The company did a private equity led recapitalization back in 2010 and Warburg Pincus and Thomas Lee Partners still each own 20% of the shares outstanding. Since then they have sold problem assets and cleaned up the balance sheet. Right now total nonperforming assets are just 1.58% of total assets and the equity to assets ratio is over 15. The bank is in good shape and should be able to grow both organically and by acquisition for the next decade. The stock trades at less than 5 times trailing earnings and yields 3.7%.
Building an income portfolio using the techniques developed by Ben Graham is a worthwhile exercise in todays complicated markets. I will note that there were several additional stocks that were cheap with decent yields that seemed to have an adequate margin of safety for individual investors but are too small to write about here on Real Money. I am going to continue exploring the possibilities of solving the dire need for investment income using basic time tested value techniques as develop by Graham and practiced by folks like Walter Schloss, Irving Khan and the folks at Tweedy Browne. I suspect this approach to income investing will work a lot better than whatever high yield product of the week is turned out by Wall Street.
In addition to using simplified price to earnings and debt metrics to pick stocks in the 60 year study he completed in the mid-1970s Ben Graham also noted that you could substitute asset to price measures and achieve similar results. This is something of a relief to me as I have found that over the past 40 years the reliability of earnings measures has become somewhat suspect. Using the generous accounting standards, strategic buybacks and other financial engineering shenanigans most CFOs can make the earnings number come out where they want each quarter. Not everyone does this but enough do that earnings, and therefore price to earnings ratios are a bit trickier to use when searching for stocks. It will come as no shock that I prefer to use book value in my search for stocks.
During last night’s extensive rain delay in Baltimore I sat down and ran a screen for income stocks substituting a low price to book value for earnings for low price to earnings. I think investors looking for a decent income from their portfolio in these yield starved times should do both in order to find as many stocks as possible. The trick to making a cheap stock income portfolio to work over the long run is to own a bunch of them and let time and value work for you while you cash the quarterly checks.
I found some names that are worth of inclusion in a long term income portfolio that should also have long term upside appreciation potential. I have been a long term fan of California First National (CFNB) for several years now. The stock has not had any spectacular appreciation but it has steadily cranked out dividends and the shares currently yield 13%. The fiancé company takes in deposits via telephone, the internet and mail and uses the funds for their leasing business that specializes in high technology assets. Like every other lending or leasing institution in the US the form is seeing some compression in net interest margins and this is keeping earnings in check for now. The actual leasing business is starting to see some strength as the economy slowly recovers and this should continue as we move from better to good over the next few years in terms of economic activity. The stock trades at 95% of book value right now. Insiders own 82% of the shares and have a vested interested in seeing the stock move higher over the next several years. I think it will and in the interim we get paid to wait.

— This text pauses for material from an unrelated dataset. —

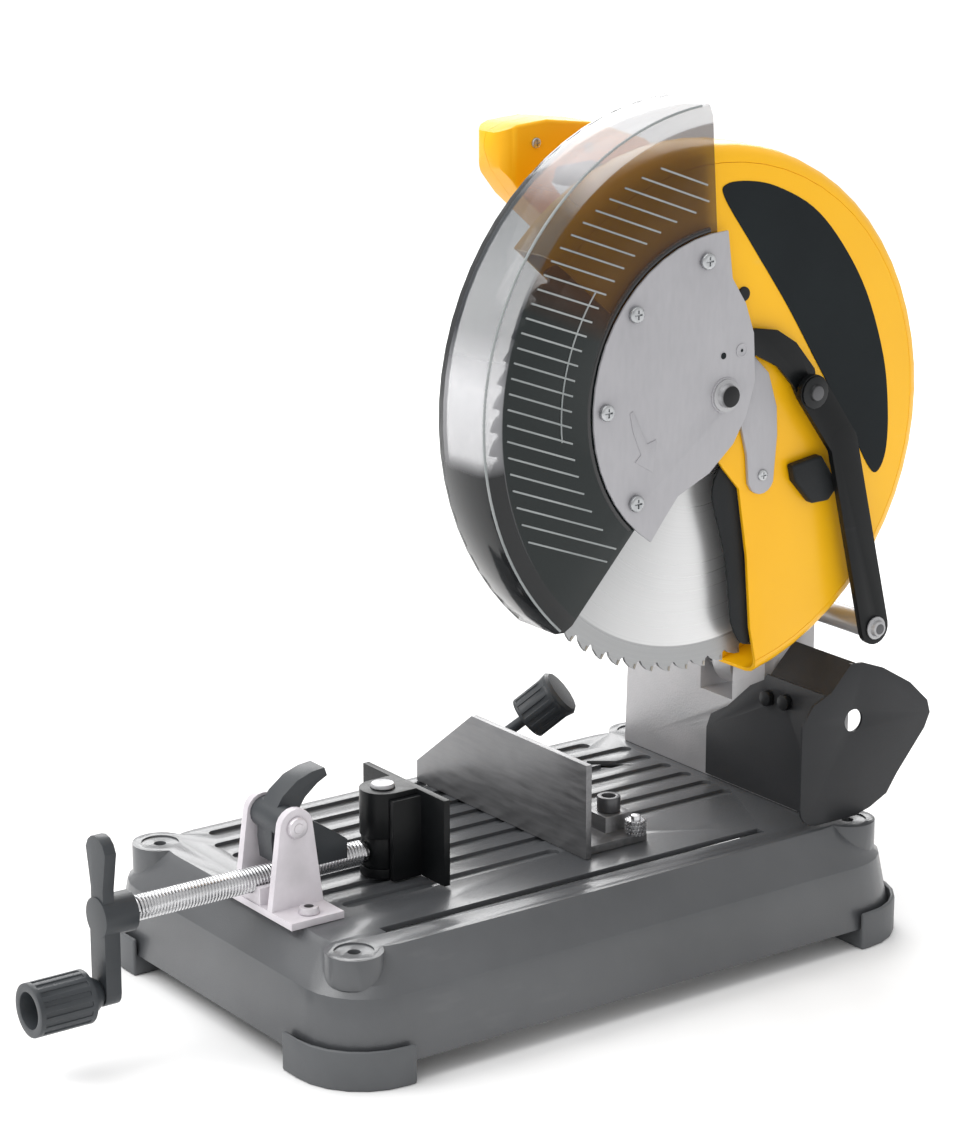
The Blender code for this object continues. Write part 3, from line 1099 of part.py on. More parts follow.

Old Republic Insurance (ORI) is probably not going to be the most exciting stock you ever own in your lifetime. The company sells insurance such as aviation, marine, commercial auto and general liability policies. They also sell extended auto warranties policies and title insurance. However it is a classic high yield value stock trading at 93% of book value with a yield over 5.4%. Insiders like the long term prospects of the company as several of them have been buying the shares this year. It may not be exciting but is should be enriching over the next several years. The insurance business should grow a little faster than the economy and as growth picks up so should earnings and revenues.
Ampco Pittsburgh (AP) is another stock that is not likely to make the most exciting list any time soon. The company makes custom engineered equipment and business has basically been flat for some time now. Bothe forged hardened steel and air processing equipment divisions need to see the economy move from the somewhat better to pretty good before business can really pick up. Until then the stock is trading right around book value, the balance sheet is strong and the share yield almost 4% at the current quotation.
The search for income stocks is one of the most frustrating endeavors for investors right now. The market has moved straight up without a significant correction for over a year now. Interest rates are low and in spite of recent gyrations in the long term bond prices are likely to remain so for an extended period of time. It is critical that investors avoid the product push of Wall Street and use common sense in assembling a portfolio of income securities. Adding an income component to the stock selection techniques developed by Ben Graham makes a lot of sense to me.